Progressivement, se dessine ainsi les traits d'une politique économique alternative

Dans l'immédiat cependant, la situation est encore aggravée par "l'autonomisme économique", favorisée par les transferts de charges et de responsabilités, initiés par le gouvernement GAIDAR et poursuivis récemment par les concessions de M. ELTSINE aux "sujets" de la fédération. Les conséquences pourraient en être dramatiques pour le pays.

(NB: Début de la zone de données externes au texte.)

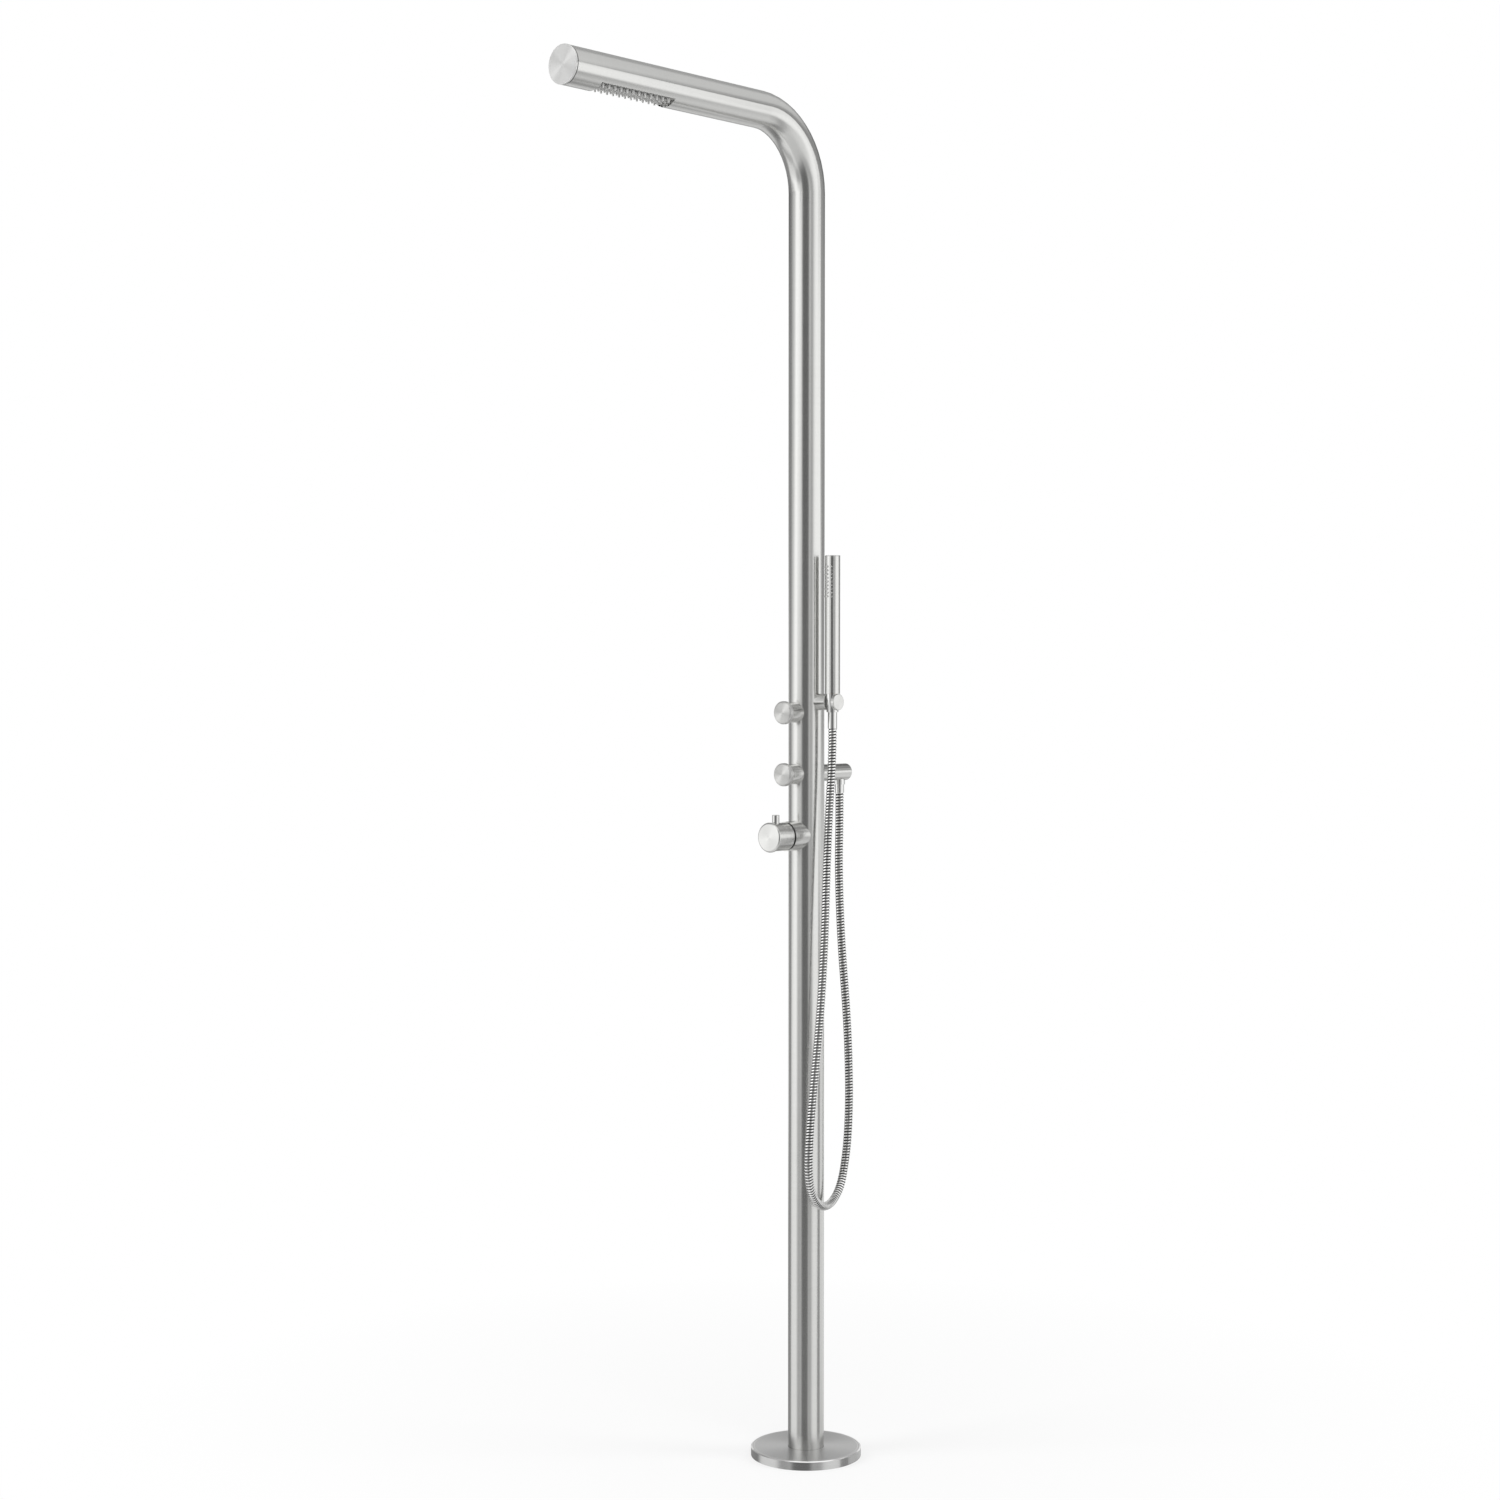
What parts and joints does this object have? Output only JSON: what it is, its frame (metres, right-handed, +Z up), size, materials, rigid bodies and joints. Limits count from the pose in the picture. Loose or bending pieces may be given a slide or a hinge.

C'est ainsi que beaucoup de régions imposent désormais leurs propres règles de passage à l'économie de marché et tentent de constituer leur propre espace économique, instituant des règles fiscales spécifiques concernant en particulier l'exploitation de leurs ressources naturelles et l'accueil des investisseurs étrangers. Des économistes n'hésitent pas à parler de "désintégration préférentielle" estimant que celle-ci toucherait déjà l/3 du potentiel économique russe. Certaines régions ont cessé de transférer leur quote-part au budget fédéral. C'est ainsi que durant les cinq premiers mois de 1993, pas un rouble n'a été donné au budget de l'Etat par les républiques du Bachkortostan, du Tatarstan, cependant que la république du Sakka (ex-Yakoutie) payait 1% et celle de Carélie seulement 3% des impôts fédéraux, et les cas identiques se multiplient.... C'est tout le budget fédéral qui est menacé d'effondrement par "assèchement".

Le gouvernement, apparemment incapable de garder le contrôle de la situation, a néanmoins soumis au Soviet Suprême des projets de loi visant a alourdir la pression fiscale en créant de nouvelles taxes et en augmentant celles existantes, en particulier la TVA (+4%)

La fuite en avant se poursuit donc, comme les privatisations.

Mais les dernières prévisions gouvernementales n'incitent pas à l'optimisme.

A la fin de cette année, selon le Président de la Banque Centrale, le Produit National Brut sera comme en 1992, en baisse de 18 à 20% et le taux de l'inflation de 1000% ! Le ministre des Finances, M. Boris FIODOROV, prédit pour sa part que le déficit budgétaire atteindra 22 milliards de dollars soit 14% du P.N.B.